SAD do FC Porto em "situação gravosa"
Têm sido públicas as dificuldades financeiras da SAD do FC Porto mas a última análise (de outubro do ano passado) às contas da época passada dos três "grandes", por parte da Maxyield - Clube dos Pequenos Acionistas, à qual o JE teve acesso, demonstra que a SAD dos "dragões" está a afundar-se no campeonato financeiro dos maiores emblemas do futebol nacional.
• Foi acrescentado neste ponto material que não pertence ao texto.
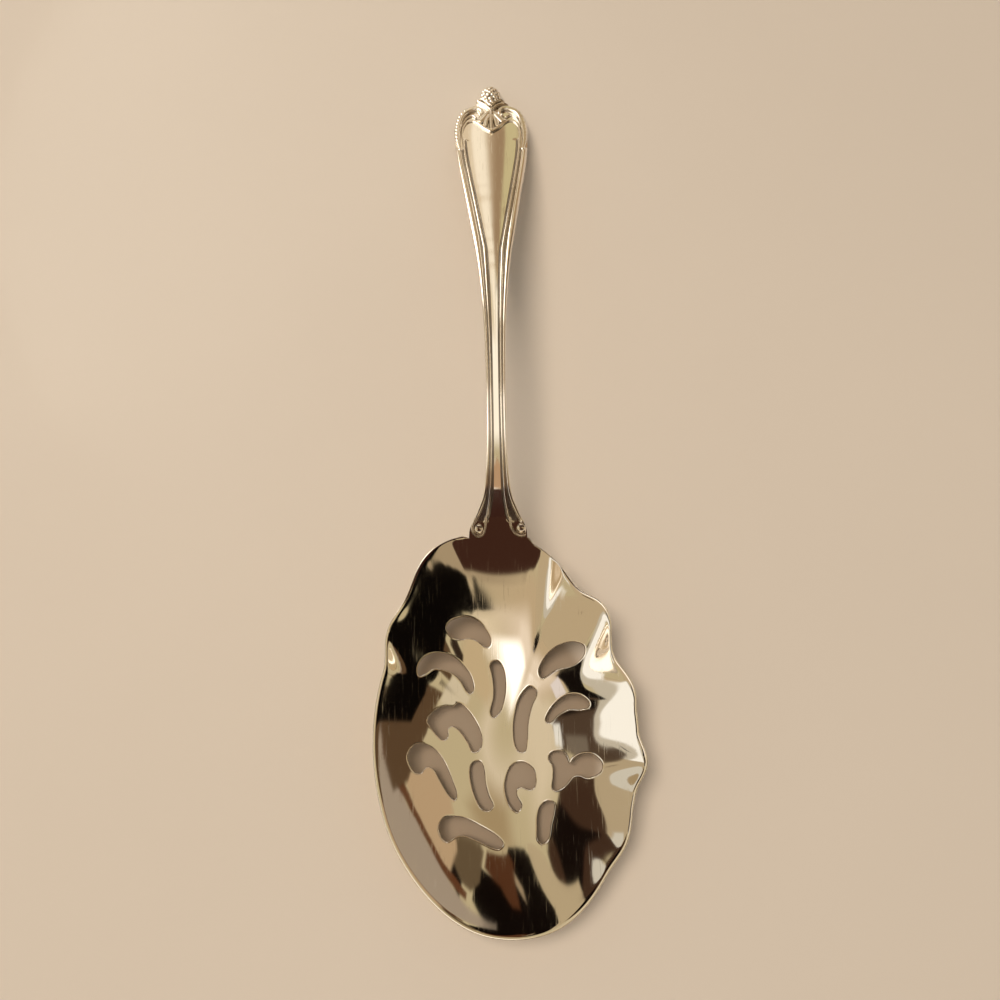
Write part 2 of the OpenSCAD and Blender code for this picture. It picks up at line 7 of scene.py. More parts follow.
import logging
import math
from dataclasses import dataclass, field
from enum import Enum, IntEnum
from typing import Any

import bpy
import numpy as np
from mathutils import Matrix, Vector, geometry


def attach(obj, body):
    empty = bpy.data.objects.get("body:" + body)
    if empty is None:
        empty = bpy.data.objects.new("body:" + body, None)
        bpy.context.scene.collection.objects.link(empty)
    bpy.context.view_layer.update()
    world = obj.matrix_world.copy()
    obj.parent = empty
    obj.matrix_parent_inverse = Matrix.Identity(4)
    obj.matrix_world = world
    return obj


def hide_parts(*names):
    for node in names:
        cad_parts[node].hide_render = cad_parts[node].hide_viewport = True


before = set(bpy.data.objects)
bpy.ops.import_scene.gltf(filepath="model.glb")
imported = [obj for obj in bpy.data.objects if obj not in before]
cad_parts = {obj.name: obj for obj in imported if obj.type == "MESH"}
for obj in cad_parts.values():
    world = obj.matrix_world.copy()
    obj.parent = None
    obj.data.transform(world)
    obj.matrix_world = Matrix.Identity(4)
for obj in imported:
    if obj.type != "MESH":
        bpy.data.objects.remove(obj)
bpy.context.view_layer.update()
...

"Todas as SAD manifestam dificuldades de liquidez, apresentando fundos de maneio negativos, ainda que bastante diferenciados, condicionantes da gestão de tesouraria e satisfação dos seus compromissos, sendo a situação da Porto SAD particularmente gravosa", segundo o estudo a que o JE teve acesso.
"A liquidez obtida com a transação de atletas, vem sendo decisiva para evitar a rutura de tesouraria. Acresce que a Porto SAD e Sporting SAD apresentam um baixo nível de capitais próprios, configurando uma situação de perda de metade do capital", pode-se ler.
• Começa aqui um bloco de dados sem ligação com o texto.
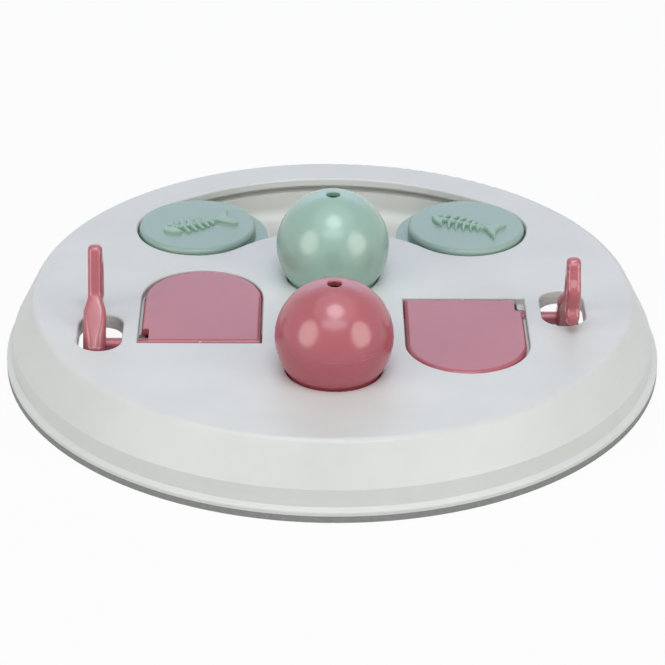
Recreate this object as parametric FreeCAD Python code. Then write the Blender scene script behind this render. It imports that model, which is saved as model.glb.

Note-se que no relatório e contas apresentado à CMVM no final de outubro e referente à época anterior, a SAD apresentou um prejuízo de 47,6 milhões de euros com capitais próprios negativos de 175,9 milhões de euros.
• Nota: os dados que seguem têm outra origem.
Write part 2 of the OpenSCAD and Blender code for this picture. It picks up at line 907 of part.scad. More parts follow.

De resto, se o novo regulamento financeiro da UEFA entrasse em vigor no final desta época tal como vai ficar fixado (sem o período de transição), o FC Porto estaria muito perto de incumprir a norma. Atualmente, um terço dos emblemas que estão a disputar a atual edição da maior prova europeia de clubes, estariam excluídos de acordo com a norma estabelecida que vem substituir o fair-play financeiro. É o que diz esse novo regulamento: em 2025/26, as sociedades desportivas, que gerem o futebol dos clubes, não podem gastar mais de 70% das receitas em ordenados, transferências e comissões a empresários.